Sa Pa (formerly Chapa) is a town in a beautiful, mountainous region of northern Vietnam on the border with China.


At 1,650 m above sea level in Vietnam's remote northwest mountains, Sa Pa is known for both its fine, rugged scenery and its cultural diversity. Sa Pa is a picturesque town in the Hoang Lien Son mountain range near the Chinese border in northwestern Vietnam, known as "the Tonkinese Alps". Sa Pa and its surrounding region is host to many hill tribes, as well as rice terraces, lush vegetation, and Phan Si Păng (Fansipan), the highest peak in Indochina (Cambodia, Laos, and Vietnam). As a result of a recent surge in popularity, Sa Pa has become a tourist hotspot where money is the new drug of choice. Throngs of vendors can be found in the streets, aggressively selling their wares. Don't be put off by the rush, your explorations of the surrounding countryside will be worth the trouble.

Ethnic minorities

Many ethnic minorities live in and around Sa Pa. Excluding the ethnic Vietnamese Kinh people, eight different ethnic minority groups are found in Sa Pa: H'mong (pronounced mong), Dao (pronounced yao), Tay, Giay (pronounced zai), Muong, Thai, Hoa (ethnic Chinese), and Xa Pho (a sub-set of the Phu La minority group). However, the last four groups comprise fewer than 500 people in total. The population of the district was estimated at 31,652 (1993) of which 52% were H'mong, 25% were Dao, 15% were Kinh, 5% were Tay, and 2% were Giay. Around 3,300 people live in Sa Pa town, while the remainder are peasant farmers distributed unevenly throughout the district.

Many older women in particular make items such as ethnic clothing and blankets to sell to tourists. Striking up a conversation with them can be very rewarding and their spoken English is impressive. Sadly, however, doing this in Sa Pa town itself will sometimes lead to a scrum if other vendors taste a potential sale.

Children from these ethnic minorities often help support their families financially through selling trinkets to tourists. They peddle small metal or silver trinkets, embroidered pillow cases and friendship bands in the main town, and often walk for several hours from their villages to reach town, perhaps skipping school. At the end of the day, some take a motorbike ride back to their village, some walk home and some sleep in the market. Do not encourage this by buying from children. Buy from adults.

Girls and boys marry young (around 15–18) and often have two children by the time they are 20 years old. Poverty has led to a great number of girls leaving their villages each day to go selling in Sa Pa town, and depending on their luck, may only have one meal per day.
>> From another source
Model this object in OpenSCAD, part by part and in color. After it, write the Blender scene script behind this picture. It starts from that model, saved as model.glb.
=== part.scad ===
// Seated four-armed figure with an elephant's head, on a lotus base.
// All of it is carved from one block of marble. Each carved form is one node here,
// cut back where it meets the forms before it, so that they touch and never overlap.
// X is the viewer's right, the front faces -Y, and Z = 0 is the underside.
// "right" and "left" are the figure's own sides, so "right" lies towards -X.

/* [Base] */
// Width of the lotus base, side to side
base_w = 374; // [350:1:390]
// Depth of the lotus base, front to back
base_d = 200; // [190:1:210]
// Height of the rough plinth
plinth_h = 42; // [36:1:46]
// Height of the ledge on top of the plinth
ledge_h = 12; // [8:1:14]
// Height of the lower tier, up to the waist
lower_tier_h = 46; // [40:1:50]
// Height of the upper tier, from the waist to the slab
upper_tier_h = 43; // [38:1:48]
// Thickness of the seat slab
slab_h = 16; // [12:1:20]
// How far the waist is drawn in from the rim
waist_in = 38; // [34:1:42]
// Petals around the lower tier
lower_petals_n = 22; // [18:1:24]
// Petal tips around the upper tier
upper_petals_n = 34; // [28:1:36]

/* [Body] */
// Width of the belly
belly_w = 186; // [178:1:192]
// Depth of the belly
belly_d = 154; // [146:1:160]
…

In winter (the four months from November to February), the weather in Sa Pa is invariably cold, wet and foggy (temperatures can drop to freezing and there was snow in 2011). Travellers have rolled into town on a gloriously clear day and then spent a week trapped in impenetrable fog. When it is like this there really isn't very much to do. Also the rice paddies are brown and empty (they are planted in spring), the paths very muddy and slippery and the glorious vistas of summer are completely hidden in the mist. If you choose to visit in winter, take along warm clothes or prepare to be cold and miserable as many hotels do not have efficient heating in their rooms. During that time, the more upmarket hotels that do have heating fill up quickly, so make advance reservations if you can afford not to freeze.

It rains often during the month of August, especially in the mornings.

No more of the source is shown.